Despite the legal issues surrounding the album, Bark at the Moon is one of Ozzy Osbourne’s standout songs and showed that, while the future looked bleak without Rhoads, Ozzy still had plenty left in the tank to give to the world.

2. Mr Crowley – Blizzard Of Ozz (1980)

Ranking 23rd in Gibson’s top-heavy metal songs of all time, Mr Crowley is the second single from the Blizzard Of Ozz album, the first being Crazy Train. The song is one of the most ominous and dark metal songs of the time, with the lyrics centring around Aleister Crowley, an English occultist and ceremonial magician who had founded the Thelemite religion in the early 20th century. The song’s solo ranked 28th in Guitar World’s best guitar solos list, and we can see why. Many metal guitarists see Mr Crowley as a key song to learn in their journey to becoming a musician, with Randy Rhoads incorporating classical elements into the song, as well as being a great lesson in playing fast.
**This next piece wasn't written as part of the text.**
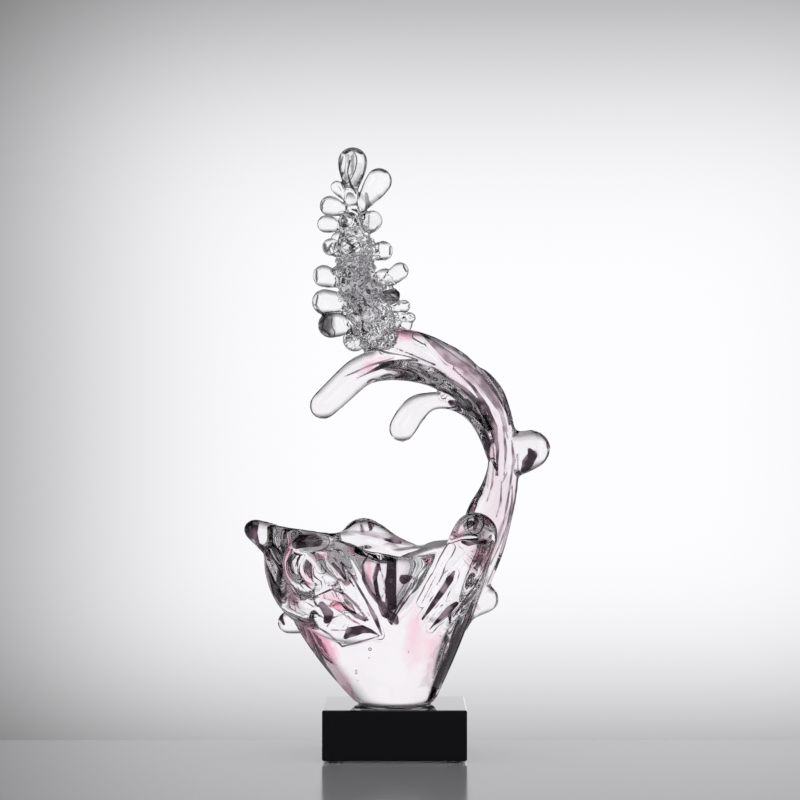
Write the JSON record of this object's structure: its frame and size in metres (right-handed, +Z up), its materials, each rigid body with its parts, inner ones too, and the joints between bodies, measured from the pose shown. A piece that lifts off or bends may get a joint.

As a young guitarist, I discovered this song through a cover version and tab in Total Guitar magazine and was instantly blown away by the song, turning me on to Ozzy Osbourne and opening the door for a whole new genre and style to learn and take inspiration from.

1. Crazy Train – Blizzard Of Ozz (1980)

Released in 1980, Crazy Train was Ozzy Osbourne’s first solo single following his departure from Black Sabbath in 1979. Following his departure from the band, he set about putting together his own solo band, which included the now legendary Randy Rhoads, former guitarist for Quiet Riot. Crazy Train has become an iconic song, despite not initially charting very high, reaching 49 in the UK Singles Chart. Since its release the song has gone 4x Platinum in the US, selling over 4 million copies, and the ringtone even went 2x Platinum with 1,750,000 sales.

The future may have looked uncertain for Ozzy Osbourne following his departure from Black Sabbath, but we’re sure that doubt lifted once the Blizzard of Ozz was released.